Seasons are a theme that appears in King's Quest reboot universe, but they appear to more themes and possibly symoblic to the stories than discussed in 'natural' terms. Thus the order of seasons will be discussed in the order they appear in the game...


Noteably the season is never directly mentioned during the first 2-3 stories, though there is some references to 'next spring' in Chapter 1.

Graham's tree in the town itself for example is in a state of 'spring' (reflecting new life, a new zeal to fix things), when everything around him is in autumn or rainy season. The tree loses its buds after Graham loses his son, and the kingdom goes into a 'state of winter' reflecting the story being told. Chapter 3 story goes through the two stages of autumn (dying), and greyness of denial of his kingship, to finally accepting and moving on and turning the kingdom around.


The 'present' is set during the summer with Graham telling his life story to Gwendolyn. The boxart for all five chapters show very green vines much like you would find during the summer, and each story changes the vines to reflect the story he is telling (but they always remain green and fresh like summer).

Gwendolyn visits Daventry every summer, and spends much of the time in her grandfather’s bedchamber listening to – and learning from – his stories.[1]

However, in the game in the 'present' outside the courtyard has red leaved trees, and also outside Gwendonlyn's room you can see tree with red leaves (which seems to resemble autumn).



In Chapter 1 (in the main story and prologue, the kingdom appears to be in Autumn (however it could be 'summer' see Chapter 5). This appears to show the downfall of Edward's kingdom. Fruit/berry trees are still bearing fruit, yet its autumn. Most fruits grow during spring and harvested early or late summer when the trees are full of green leaves.

Strangely the tree, that respresents Graham's aging however is budding like its spring.

In chapter 3 the game still has Graham going through Fall both as a young knight. By the time he is fully mature the kingdom is in its "Spring".

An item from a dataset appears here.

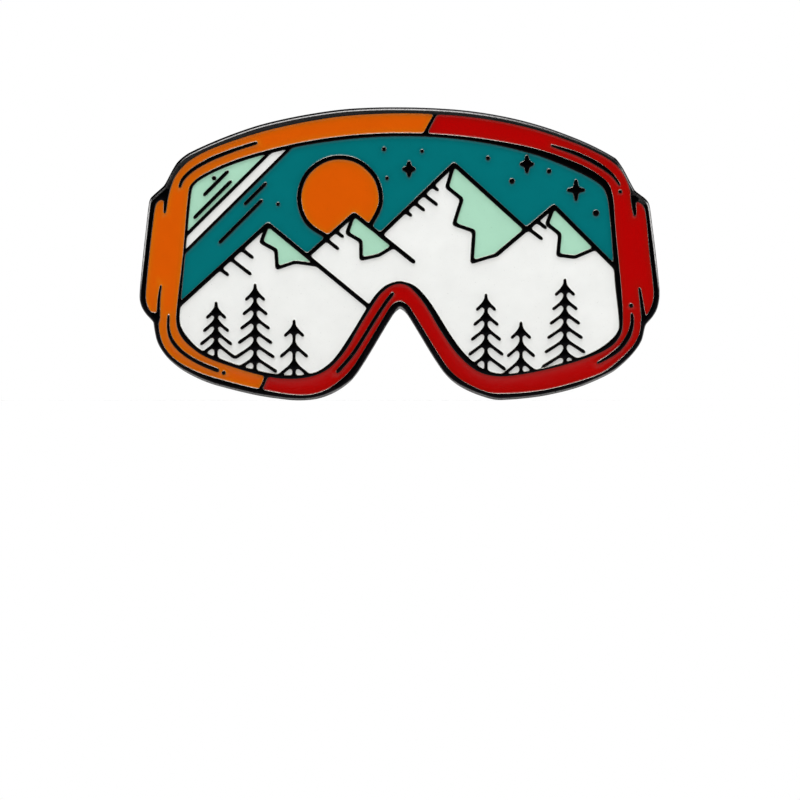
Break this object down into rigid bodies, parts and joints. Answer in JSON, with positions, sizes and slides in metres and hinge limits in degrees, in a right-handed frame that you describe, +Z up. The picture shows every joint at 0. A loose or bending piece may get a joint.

Chapter 1 boxart looks like 'summer' and is very green (more to represent the present when the story is being told), but the image in the mirror reflects the Autumn.

In the present is a letter that mentions "Autumn" which may suggest the game's present actually is set during autumn.

Rainy SeasonEdit

Chapter 1 ending artwork foreshadows the rainy season.

This is sort of an extension to the 'autumn' (as Daventry still looks like the trees are still golden, and leaves falling) but adds to this with the greyness of a new king who doesn't understand what he is doing.

In Chapter 3 as he is a young king it is still in the rainy season, and he 'trying to heal and repair his kingdom". Only for the next period to turn into spring after he's turned the kingdom around.

The chapter 2 boxart adds raindrops to the vines, to reflect the changes in weather in the story.

The tree that represents Graham continues to bud, now with a few more buds.

While rain can reflect grey uncertainty it can also lead to new growth and life, as is reflected in the nedr chapter's season.

The present reflects the story in that it is raining outside Castle Daventry throughout the entire chapter as Graham tells his story.


The ending of Chapter 2's artwork forshadows spring.

In Chapter 3 after the prologue its full on spring, Graham is in the prime of his life. The tree representing him is filled with big buds as well. Spring folllows the story as he journies to find his wife, and is reflected in every land he visits.

The only change to this is the effect of the frost tonic at the end of the story which causes winter around Hagatha's tower (more about this in winter).

In Chapter 4, it is still spring when Graham's child alexander is kidnapped. Suggesting from a literary standpoint that the kingdom was still young and happy, everything was good. At least until Alexander was kidnapped and they failed to find him.

The box for chapter 3 shows the vines with blossoms, which puretly represents spring.


Chapter 3 ends with winter around the Ice Tower, and the preview picture shows a wintery scene.

18 Years later, when Alexander returns to a Daventry with his family still longing for his return the kingdom is suffering an extremely cold winter. They travel to southern lands on vacation to get away from it to discover the unnatural winter still exists in those lands as well. There is even a 'coldness' between Graham and Alexander as they do not understand each other very well... Alexander loves magic, Graham no longer trust magic, as it was how Alexander was kidnapped.

The boxart now shows the vines all frozen and covered with ice cycles, but stll green as if in summer.

The tree has lost its buds representing life and legacy, much like Graham losing his son.


The final chapter occurs in the 'summer', but everything looks dry and dying like it is 'autumn' (like back in Chapter 1). Perhaps Chapter 1 actually was in the 'summer', there is no way to know for sure. But like Edward, Graham is worried that his own legacy is going to fizzle, and burn up.

The cover is back to having plain green leaves of summer, like Chapter 1's box.

The tree is fully filled with green leaves, but burns up representing the end of its life, and Graham nearing the end of his.

The present is supposed to be in the 'summer' too, and it also has red leaved trees (in the various chapters) (outside Gwen's room, the courtyard, etc).